The UK, which has a patchy record in managing the coronavirus disease — it was, after all, the first country to decide to bank on herd immunity before it realised the folly of the approach — became the third country (after China and Russia) and the first Western one to approve a vaccine for Covid-19.

China has approved three vaccines for emergency use; Russia, two. The UK’s regulatory approval for the mRNA vaccine developed by Pfizer Inc and BioNTech SE came on Wednesday, and the first shots of the vaccine are likely to be administered as early as the end of next week. The UK has said it is expecting deliveries of 800,000 of the 40 million doses of the vaccine it has ordered, next week. The Pfizer/BioNTech vaccine is a two-dose one that needs to be stored at Antarctic temperatures (which also means the vaccines can’t be moved around too much), which means the UK may well be able to vaccinate 400,000 of its people from the first delivery. Analysts expect the country to receive a few million doses of the vaccine this year; the shots will be administered by the UK’s National Health Service.

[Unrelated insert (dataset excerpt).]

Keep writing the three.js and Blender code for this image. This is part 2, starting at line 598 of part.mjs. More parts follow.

The UK has firm agreements with a clutch of vaccine makers for around 350 million doses, which should be adequate for a country of 67 million.

  • UK, a country that did almost everything wrong at the start of the pandemic, has emerged at the vanguard of countries poised to get the better of the disease as the world enters 2021, a year that will be defined by vaccines and vaccination efforts, almost as much as 2020 was by the Sars-Cov-2 virus and Covid-19.

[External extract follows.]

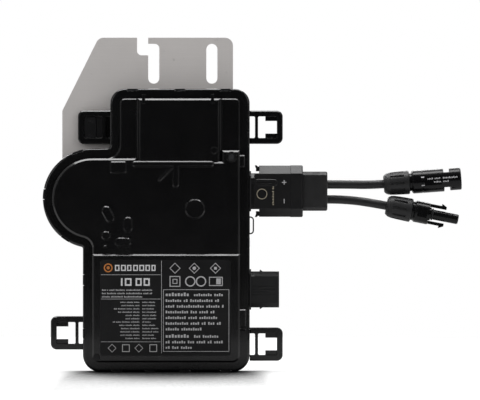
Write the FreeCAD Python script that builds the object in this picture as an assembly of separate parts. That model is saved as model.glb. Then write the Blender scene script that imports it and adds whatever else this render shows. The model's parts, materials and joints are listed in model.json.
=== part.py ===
"""A micro inverter for one solar panel: a potted case on a steel bracket, with its DC adapter and leads.

Millimetres. +X runs to the connector side, +Y to the bracket side and +Z up. The origin is the middle of the
edge that the case stands on. Each function makes one piece, and main() writes parts/NODE.step for each.
"""
import FreeCAD, Part
import math
import os

# ---- Case: overall sizes ----
CASE_WIDTH = 125.0
CASE_HEIGHT = 212.0
CASE_DEPTH = 30.2
BULGE_RADIUS = 37.3         # the round swelling on the left side
BULGE_OVERHANG = 30.0       # how far the swelling stands out past the left side
BULGE_DROP = 82.1           # from the top down to its centre
SHOULDER = 20.5             # the part above the swelling is this much narrower
TOP_CORNER = 11.0
FOOT_CORNER = 13.0
NECK_CORNER = 3.0           # inside corner above the swelling
ARMPIT_CORNER = 1.5         # inside corner below it
RIM_WIDTH = 7.5             # flat rim round the raised front
RIM_SETBACK = 8.1           # from the front of the case to the rim
RIM_ROUND = 1.8
WALL = 2.2
RIM_WALL = 3.2
COVER_THICKNESS = 3.0
COVER_CHAMFER = 0.8
OVERLAP = 0.5               # how far joined features run into each other

# ---- Case: levels of the raised front, set back from its foremost face ----
MID_SETBACK = 1.2
PANEL_SETBACK = 2.1
VALLEY_SETBACK = 6.4
EDGE = 1.3                  # chamfer along the raised levels
SMALL_EDGE = 0.8            # chamfer on ridges and bosses
LABEL_LEVEL_TOP = 88.4      # height at which the label's level begins
PANEL_DROP = 54.2           # from the top down to the upper panel's lower end
PANEL_LEFT_GAP = 19.6       # from the shoulder to the panel
PANEL_RIGHT_GAP = 20.7      # from the right side to the panel
PANEL_ROUND = 4.0
LEDGE_RISE = 7.9            # how far the middle level reaches up beside the panel

# ---- Case: ridges, bosses and ribs on the front ----
RIDGE_HEIGHT = 1.2
RIDGE_WIDTH = 4.4
RIDGE_LEFT_LEAD = 3.0       # the long ridge starts this far left of the panel
RIDGE_RIGHT_STOP = 6.0      # and stops this far before the panel's right side
STEM_SHIFT = 2.0            # short ridge below it, right of its middle
STEM_LENGTH = 20.0
STEM_WIDTH = 5.0
BRANCH_LENGTH = 15.0        # slanting ridge beside the stem
BRANCH_WIDTH = 2.6
BRANCH_ANGLE = 44.0
BRANCH_SHIFT = 7.4
BOSS_HEIGHT = 1.1
# Each boss: from the left side, up from the bulge's centre, length, width, turn in degrees.
FRONT_BOSSES = [
    (84.1, -7.9, 15.0, 14.8, 0.0), (19.2, -11.8, 13.0, 7.0, -62.0), (34.0, -19.6, 11.5, 7.0, 90.0),
    (17.7, -27.8, 7.2, 7.0, 0.0), (30.3, -32.8, 12.4, 7.2, 0.0), (17.0, -35.7, 2.4, 2.2, 0.0),
]
PAD_WIDTH = 12.5            # low pad beside the panel's lower left corner
PAD_HEIGHT = 9.0
SIDE_RIB = 2.4              # small ribs that cross a level's edge
SIDE_RIB_PLACE = 45.0       # from the left side to the one above the label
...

Thus, a country that did almost everything wrong at the start of the pandemic has emerged at the vanguard of countries poised to get the better of the disease as the world enters 2021, a year that will be defined by vaccines and vaccination efforts, almost as much as 2020 was by the Sars-Cov-2 virus and Covid-19.

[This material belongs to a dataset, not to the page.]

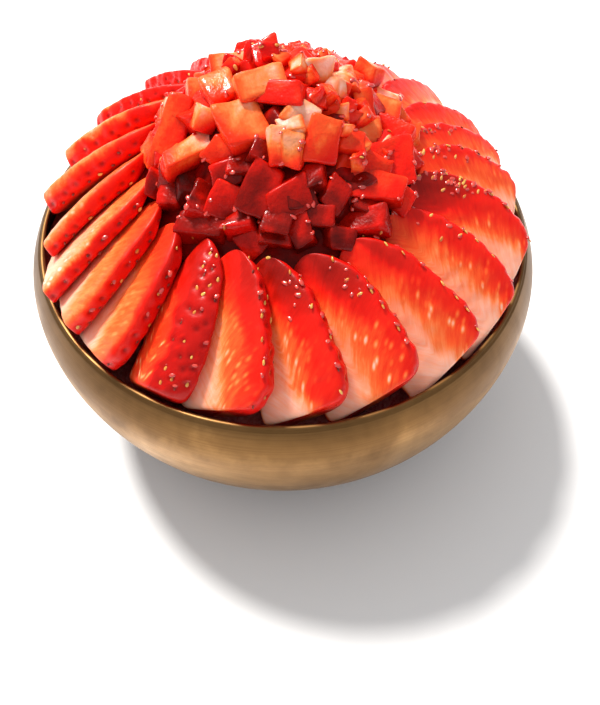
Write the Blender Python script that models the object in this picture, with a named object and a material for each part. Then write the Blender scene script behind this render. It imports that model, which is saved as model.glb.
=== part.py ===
# Shaved ice in a brass bowl, with a fan of strawberry slices round a heap of diced fruit.
import bpy
import bmesh
import math
import random
import numpy as np
from mathutils import Matrix, Vector

mm = 0.001

# The bowl, all in mm. The rim stands at bowlHeight and the widest line sits bulgeDrop under it.
bowlHeight = 75.0
rimRadius = 80.0
bulgeRadius = 85.0
bulgeDrop = 15.3
wall = 1.6
floorTop = 2.4
footOuter = 38.0
footInner = 33.5
footRecess = 1.1
lowerPower = 1.78
bowlSegments = 60

# The mound of ice, heights measured from the rim.
iceGap = 0.7
iceMargin = -12.6
iceSegments = 48

# The fan of slices, heights measured from the rim.
fanOuter = 77.0
fanTop = 41.35
fanDrop = 38.1
fanPower = 1.84
tiltOuter = 24.8
tiltInner = 29.6
thickest = 8.0
hullWidth = 0.62
tuckedHull = 0.85
widest = 0.2
clearance = 0.5
roomShare = 0.86

# The heap of dice.
heapRadius = 41.0
heapTop = 62.0
heapDrop = 32.0
heapPower = 1.6
heapBase = 24.9
coreRadius = 38.5
coreTop = 53.0
heapReach = 40.0
footDice = 20
diceCount = 60

# name, azimuth at the rim, azimuth inside, half width, outer radius, inner radius, cut height, lift
slices = [
    ("slice_01", 107.8, 102.3, 14.3, 77.3, 41.0, 0.35, 0.5),
    ("slice_02", 121.8, 114.9, 15.4, 77.4, 41.5, 0.10, 0.0),
    ("slice_03", 139.9, 127.5, 14.8, 77.8, 40.6, 0.45, 0.3),
    ("slice_04", 154.5, 139.7, 14.6, 78.1, 41.0, 0.05, 0.0),
    ("slice_05", 170.0, 159.6, 14.4, 78.2, 40.8, 0.30, 0.3),
    ("slice_06", 187.4, 177.4, 14.1, 76.3, 41.6, 0.15, 0.0),
    ("slice_07", 198.3, 195.7, 14.4, 79.0, 40.6, 0.40, 0.2),
    ("slice_08", 209.6, 210.6, 14.2, 78.1, 41.0, 0.10, 0.3),
    ("slice_09", 222.6, 223.5, 14.2, 78.4, 42.0, 0.25, 0.0),
    ("slice_10", 240.5, 240.0, 14.6, 78.1, 40.8, 1.00, 0.3),
    ("slice_11", 257.2, 252.4, 14.6, 77.4, 41.2, 0.20, 0.2),
    ("slice_12", 275.6, 264.4, 13.8, 77.2, 42.0, 0.30, 0.2),
    ("slice_13", 290.9, 279.7, 15.7, 77.0, 41.6, 0.35, 0.0),
    ("slice_14", 309.6, 297.5, 14.8, 78.2, 41.0, 0.25, 0.2),
    ("slice_15", 325.2, 320.5, 14.2, 78.5, 40.8, 0.20, 0.2),
    ("slice_16", 341.2, 342.4, 14.4, 78.0, 40.6, 0.40, 0.3),
    ("slice_17", 358.4, 356.2, 13.6, 76.2, 41.0, 0.30, 0.0),
    ("slice_18", 370.4, 368.9, 12.8, 75.6, 40.8, 0.15, 0.2),
    ("slice_19", 382.4, 383.0, 12.6, 77.1, 41.6, 0.35, 0.0),
    ("slice_20", 398.0, 396.4, 13.6, 76.7, 40.8, 0.20, 0.2),
    ("slice_21", 410.0, 409.9, 14.5, 77.5, 41.0, 0.40, 0.0),
    ("slice_22", 426.2, 424.2, 14.3, 77.3, 41.4, 0.10, 0.3),
    ("slice_23", 441.0, 437.0, 14.3, 77.0, 40.8, 0.30, 0.0),
    ("slice_24", 454.7, 449.7, 14.0, 77.6, 41.0, 0.25, 0.2),
]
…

There’s been some confusion over India’s own vaccine plans, which too have gathered steam — the country is betting on the Astra Zeneca/Oxford vaccine, made in Pune by Serum Institute of India; the UK too has a large order with AstraZeneca, for around 100 million doses, and is pressing ahead with regulatory approval of the vaccine, which released trial data that has come in for some scrutiny (and may well prevent the US drug regulator, for instance, from approving the vaccine in that country). There is a trial of this vaccine on in India as well (although the country can approve the vaccine based on the results of its UK/Brazil trial that have been released) but the confusion doesn’t stem from that front — it comes from an almost throwaway comment by health secretary Rajesh Bhushan on Tuesday, that the Indian “government never spoke about vaccinating the entire country”.

PITCH FOR UNIVERSAL VACCINATION

  • There’s a scientific basis for vaccinating everyone. While more data from the trials as well of infections is needed, questions remain on the extent of natural immunity of people who were infected but remained asymptomatic. Leaving it to nature is a risk the world can’t afford to take. Universal vaccination is the only solution.

The comment, which has been followed by radio silence, at least on his part, goes against what Prime Minister Narendra Modi said — that all Indians will be vaccinated. Sure, Indian Council of Medical Research chief Balram Bhargava (who was at the same briefing as Bhushan) sought to explain the health secretary’s comment by saying that the purpose of vaccination is to “break the chain of infection”, and that “if we are able to vaccinate a critical mass of people and break the virus transmission, we may not have to vaccinate the entire population”.

It’s important to clarify that the coronavirus vaccines being developed are not for everyone. They are for adults only. None of the vaccine trials thus far, bar one, has been on anyone under the age of 18 years. The exception is the Pfizer/BioNTech trial that, in September, recruited children who were 15-17 years old (in October, it recruited more children, some as young as 12). But the results of this part of the trial are still not out. And it is unlikely that Bhushan had this nuance in mind when he said what he did.

As for Bhargava’s explanation, while technically correct, it is perhaps only marginally less dangerous than the UK’s original herd-immunity strategy. This is not how you crush a pandemic as infective and as debilitating to body, spirit, and the economy as Covid-19.

There’s also a scientific basis for vaccinating everyone. As Eric Topol and Dennis Burton of The Scripps Research Institute, La Jolla, California wrote recently in Nature Medicine, at the end of a brief but illuminating note that discussed natural and vaccine-based immunity: “Overall, we are optimistic, given the number of platforms being investigated and the huge ongoing efforts, that a vaccine (or vaccines) against COVID-19 with immune responses and protection superior to that achieved through natural infection is an achievable goal.”

While, as the authors say, more data from the trials as well of infections is needed, questions remain on the extent of natural immunity of people who were infected but remained asymptomatic. Leaving it to nature is a risk the world can’t afford to take.

Universal vaccination is the only solution.